_What you are asked to do_
Your task is to output the data exactly as it stands.

○ ○ ○ ○ ○

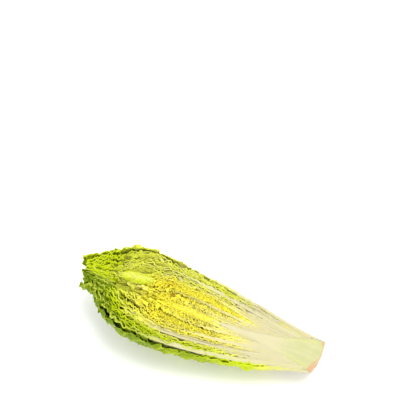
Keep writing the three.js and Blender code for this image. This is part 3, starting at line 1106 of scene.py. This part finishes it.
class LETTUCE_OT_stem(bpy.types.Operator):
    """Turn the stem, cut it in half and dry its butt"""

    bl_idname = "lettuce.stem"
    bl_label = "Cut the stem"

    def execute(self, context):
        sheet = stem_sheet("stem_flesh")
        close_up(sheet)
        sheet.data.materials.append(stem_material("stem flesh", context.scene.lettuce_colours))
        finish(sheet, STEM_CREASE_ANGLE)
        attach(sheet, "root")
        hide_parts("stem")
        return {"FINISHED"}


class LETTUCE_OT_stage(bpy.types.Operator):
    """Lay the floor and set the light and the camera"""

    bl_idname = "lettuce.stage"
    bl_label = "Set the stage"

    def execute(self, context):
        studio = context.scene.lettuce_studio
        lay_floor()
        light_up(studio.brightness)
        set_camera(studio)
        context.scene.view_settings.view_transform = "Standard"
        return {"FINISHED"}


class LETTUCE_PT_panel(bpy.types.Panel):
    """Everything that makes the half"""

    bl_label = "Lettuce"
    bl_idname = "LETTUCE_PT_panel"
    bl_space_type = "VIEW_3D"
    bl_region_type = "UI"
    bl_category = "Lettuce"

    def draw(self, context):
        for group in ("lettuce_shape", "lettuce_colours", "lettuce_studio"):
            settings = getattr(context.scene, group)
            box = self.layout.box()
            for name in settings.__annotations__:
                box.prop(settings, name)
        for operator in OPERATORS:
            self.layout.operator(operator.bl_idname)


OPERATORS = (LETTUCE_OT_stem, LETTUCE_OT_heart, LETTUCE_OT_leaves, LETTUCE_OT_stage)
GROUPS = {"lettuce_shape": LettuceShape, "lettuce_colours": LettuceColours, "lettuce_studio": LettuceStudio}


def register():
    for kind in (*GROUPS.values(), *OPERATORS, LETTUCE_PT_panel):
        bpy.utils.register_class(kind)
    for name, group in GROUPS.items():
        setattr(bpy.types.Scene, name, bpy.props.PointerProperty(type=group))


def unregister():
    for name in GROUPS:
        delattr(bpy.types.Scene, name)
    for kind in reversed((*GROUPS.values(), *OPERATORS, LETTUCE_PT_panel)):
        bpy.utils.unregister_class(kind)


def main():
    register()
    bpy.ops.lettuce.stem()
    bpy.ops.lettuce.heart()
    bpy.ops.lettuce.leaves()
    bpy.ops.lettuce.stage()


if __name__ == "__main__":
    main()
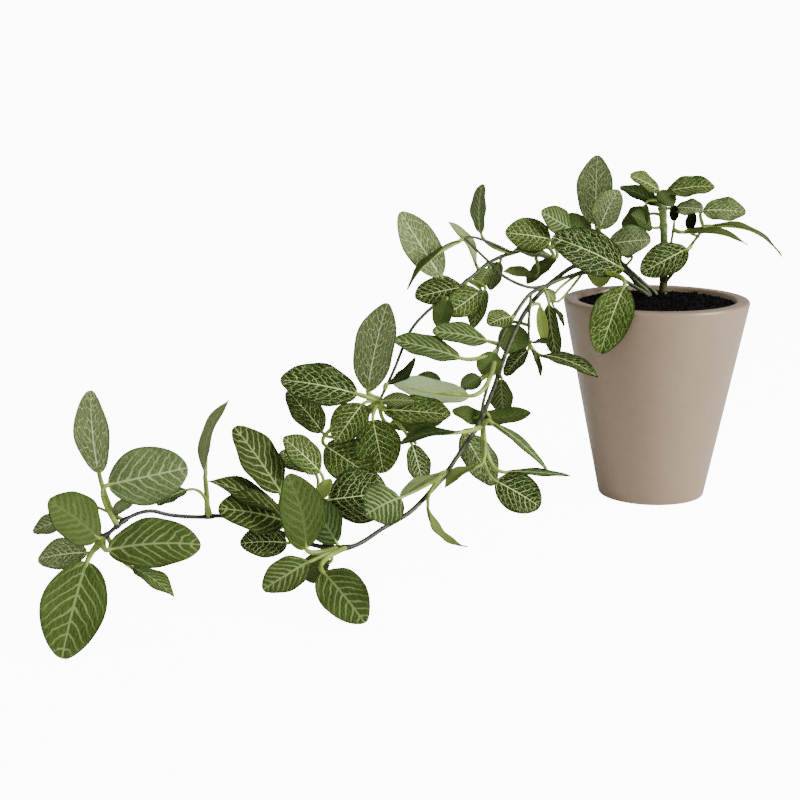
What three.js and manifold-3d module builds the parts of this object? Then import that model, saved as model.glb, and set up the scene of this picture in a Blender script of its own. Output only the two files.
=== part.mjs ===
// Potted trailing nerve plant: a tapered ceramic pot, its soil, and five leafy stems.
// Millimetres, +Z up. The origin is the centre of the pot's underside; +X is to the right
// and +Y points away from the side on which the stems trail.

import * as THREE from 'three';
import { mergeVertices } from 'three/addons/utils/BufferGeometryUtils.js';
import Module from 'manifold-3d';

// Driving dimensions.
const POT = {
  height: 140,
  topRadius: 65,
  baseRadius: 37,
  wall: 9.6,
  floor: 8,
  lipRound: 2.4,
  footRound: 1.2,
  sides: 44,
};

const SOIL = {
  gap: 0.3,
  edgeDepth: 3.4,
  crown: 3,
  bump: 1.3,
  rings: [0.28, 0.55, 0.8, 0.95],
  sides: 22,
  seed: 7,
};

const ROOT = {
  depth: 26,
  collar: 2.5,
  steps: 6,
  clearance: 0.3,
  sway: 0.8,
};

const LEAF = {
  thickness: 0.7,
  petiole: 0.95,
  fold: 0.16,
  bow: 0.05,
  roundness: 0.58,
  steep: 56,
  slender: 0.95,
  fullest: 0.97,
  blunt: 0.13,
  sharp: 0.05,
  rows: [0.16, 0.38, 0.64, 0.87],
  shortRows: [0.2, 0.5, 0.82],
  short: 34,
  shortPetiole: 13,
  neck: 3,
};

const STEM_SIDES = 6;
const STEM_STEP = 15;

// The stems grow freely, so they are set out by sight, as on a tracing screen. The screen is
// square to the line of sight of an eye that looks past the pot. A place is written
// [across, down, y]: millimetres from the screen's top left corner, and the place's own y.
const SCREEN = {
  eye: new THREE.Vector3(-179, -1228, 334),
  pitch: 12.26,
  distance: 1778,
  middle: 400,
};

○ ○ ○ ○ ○

_Response for this exercise_
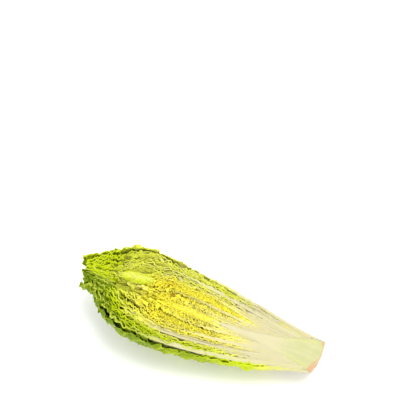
Keep writing the three.js and Blender code for this image. This is part 3, starting at line 1106 of scene.py. This part finishes it.
class LETTUCE_OT_stem(bpy.types.Operator):
    """Turn the stem, cut it in half and dry its butt"""

    bl_idname = "lettuce.stem"
    bl_label = "Cut the stem"

    def execute(self, context):
        sheet = stem_sheet("stem_flesh")
        close_up(sheet)
        sheet.data.materials.append(stem_material("stem flesh", context.scene.lettuce_colours))
        finish(sheet, STEM_CREASE_ANGLE)
        attach(sheet, "root")
        hide_parts("stem")
        return {"FINISHED"}


class LETTUCE_OT_stage(bpy.types.Operator):
    """Lay the floor and set the light and the camera"""

    bl_idname = "lettuce.stage"
    bl_label = "Set the stage"

    def execute(self, context):
        studio = context.scene.lettuce_studio
        lay_floor()
        light_up(studio.brightness)
        set_camera(studio)
        context.scene.view_settings.view_transform = "Standard"
        return {"FINISHED"}


class LETTUCE_PT_panel(bpy.types.Panel):
    """Everything that makes the half"""

    bl_label = "Lettuce"
    bl_idname = "LETTUCE_PT_panel"
    bl_space_type = "VIEW_3D"
    bl_region_type = "UI"
    bl_category = "Lettuce"

    def draw(self, context):
        for group in ("lettuce_shape", "lettuce_colours", "lettuce_studio"):
            settings = getattr(context.scene, group)
            box = self.layout.box()
            for name in settings.__annotations__:
                box.prop(settings, name)
        for operator in OPERATORS:
            self.layout.operator(operator.bl_idname)


OPERATORS = (LETTUCE_OT_stem, LETTUCE_OT_heart, LETTUCE_OT_leaves, LETTUCE_OT_stage)
GROUPS = {"lettuce_shape": LettuceShape, "lettuce_colours": LettuceColours, "lettuce_studio": LettuceStudio}


def register():
    for kind in (*GROUPS.values(), *OPERATORS, LETTUCE_PT_panel):
        bpy.utils.register_class(kind)
    for name, group in GROUPS.items():
        setattr(bpy.types.Scene, name, bpy.props.PointerProperty(type=group))


def unregister():
    for name in GROUPS:
        delattr(bpy.types.Scene, name)
    for kind in reversed((*GROUPS.values(), *OPERATORS, LETTUCE_PT_panel)):
        bpy.utils.unregister_class(kind)


def main():
    register()
    bpy.ops.lettuce.stem()
    bpy.ops.lettuce.heart()
    bpy.ops.lettuce.leaves()
    bpy.ops.lettuce.stage()


if __name__ == "__main__":
    main()
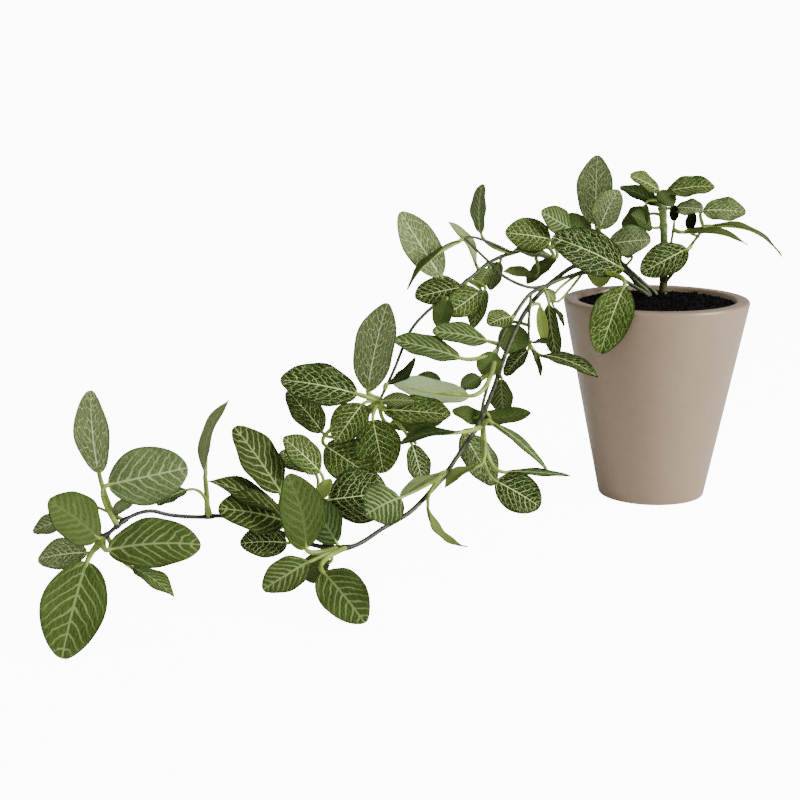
What three.js and manifold-3d module builds the parts of this object? Then import that model, saved as model.glb, and set up the scene of this picture in a Blender script of its own. Output only the two files.
=== part.mjs ===
// Potted trailing nerve plant: a tapered ceramic pot, its soil, and five leafy stems.
// Millimetres, +Z up. The origin is the centre of the pot's underside; +X is to the right
// and +Y points away from the side on which the stems trail.

import * as THREE from 'three';
import { mergeVertices } from 'three/addons/utils/BufferGeometryUtils.js';
import Module from 'manifold-3d';

// Driving dimensions.
const POT = {
  height: 140,
  topRadius: 65,
  baseRadius: 37,
  wall: 9.6,
  floor: 8,
  lipRound: 2.4,
  footRound: 1.2,
  sides: 44,
};

const SOIL = {
  gap: 0.3,
  edgeDepth: 3.4,
  crown: 3,
  bump: 1.3,
  rings: [0.28, 0.55, 0.8, 0.95],
  sides: 22,
  seed: 7,
};

const ROOT = {
  depth: 26,
  collar: 2.5,
  steps: 6,
  clearance: 0.3,
  sway: 0.8,
};

const LEAF = {
  thickness: 0.7,
  petiole: 0.95,
  fold: 0.16,
  bow: 0.05,
  roundness: 0.58,
  steep: 56,
  slender: 0.95,
  fullest: 0.97,
  blunt: 0.13,
  sharp: 0.05,
  rows: [0.16, 0.38, 0.64, 0.87],
  shortRows: [0.2, 0.5, 0.82],
  short: 34,
  shortPetiole: 13,
  neck: 3,
};

const STEM_SIDES = 6;
const STEM_STEP = 15;

// The stems grow freely, so they are set out by sight, as on a tracing screen. The screen is
// square to the line of sight of an eye that looks past the pot. A place is written
// [across, down, y]: millimetres from the screen's top left corner, and the place's own y.
const SCREEN = {
  eye: new THREE.Vector3(-179, -1228, 334),
  pitch: 12.26,
  distance: 1778,
  middle: 400,
};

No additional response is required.